The Kindergarten Teacher is a 2018 American drama film directed by Sara Colangelo. It is based on the 2014 Israeli film of the same name. It stars Maggie Gyllenhaal, Parker Sevak, Anna Baryshnikov, Rosa Salazar, Michael Chernus and Gael García Bernal. The film had its world premiere at the Sundance Film Festival on January 19, 2018. It was released on October 12, 2018, by Netflix in the United States and Canada.

==Plot==
Lisa Spinelli, a kindergarten teacher from Staten Island, is struggling with feelings of dissatisfaction in her life. She is in a loving yet passionless marriage with her husband Grant, and her teenage children, Josh and Lainie, are distant with her. Lisa attends a poetry class every week, led by Simon, but her poetry is dismissed as derivative. One of Lisa's students, Jimmy, is routinely picked up late from school by his babysitter. One day, Lisa overhears Jimmy reciting a poem he wrote while he was waiting to be picked up. Lisa reads the poem at her poetry class, where her classmates and Simon are struck by it and compliment Lisa on her talent. Lisa decides that Jimmy is a prodigy, and begins to dedicate her time to nurturing his talent.

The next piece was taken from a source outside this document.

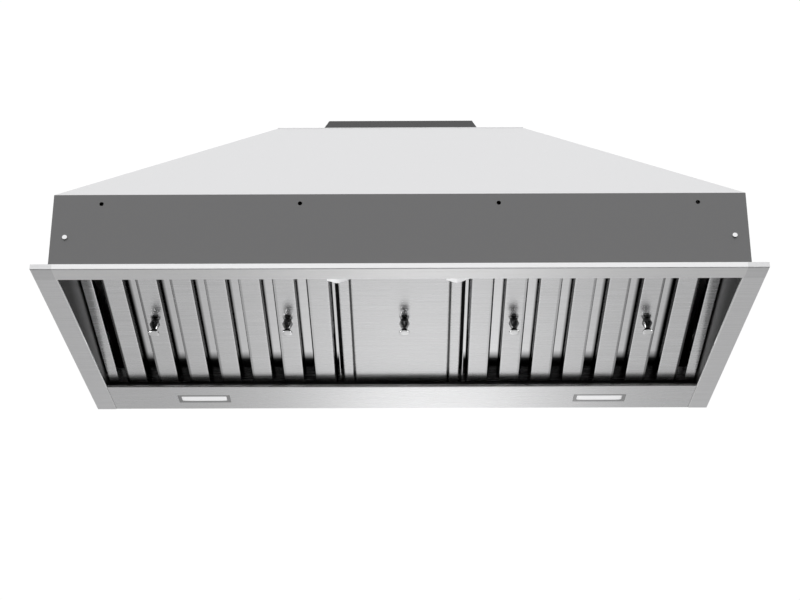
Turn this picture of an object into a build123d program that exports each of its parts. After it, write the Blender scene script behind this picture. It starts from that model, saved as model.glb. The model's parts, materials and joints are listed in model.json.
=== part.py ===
from build123d import *
import math
import os

# A range hood insert: a sheet-metal hood liner that is screwed up into a cabinet. Millimetres, Z up.
# X runs along the hood, Y runs from its front to its back. While it is built, Y is counted back
# from the rim's front edge and Z up from the rim's underside; save() moves the origin to the
# middle of the rim's underside.

# ---------------------------------------------------------------- rim and opening
rim_width = 876.0
rim_depth = 477.0
sheet = 1.2
lip_height = 7.0
rim_bend_radius = 0.9
front_strip = 29.3
side_strip = 27.0
rear_strip = 86.0
rear_strip_gap = 0.15
rear_strip_hem = 4.0
bend_inner_radius = 0.6
rim_cut_edge_radius = 0.5

# ---------------------------------------------------------------- outer casing
skirt_side_inset = 15.5
skirt_front_inset = 24.5
skirt_rear_inset = 15.5
skirt_top = 112.0
roof_top = 301.0
roof_top_width = 333.0
roof_top_setback = 193.0
cabinet_hole_radius = 2.7
cabinet_hole_pitch = 242.4
cabinet_hole_count = 4
cabinet_hole_height = 99.5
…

Lisa asks Jimmy's babysitter, a part-time actress named Becca, to write down the poems that Jimmy recites. Becca complies, but Lisa begins to feel that Becca treats Jimmy like a baby and that she is obstructing his ability to grow into his talent. Lisa gives Jimmy her phone number and tells him to call her any time that he has a poem. Simon invites Lisa to meet him, and tells her about a poetry reading in Manhattan, where she will have to read two of her poems in front of an audience. Lisa and Simon have sex, with Simon's attraction to Lisa being a by-product of what he believes to be her unique artistic genius.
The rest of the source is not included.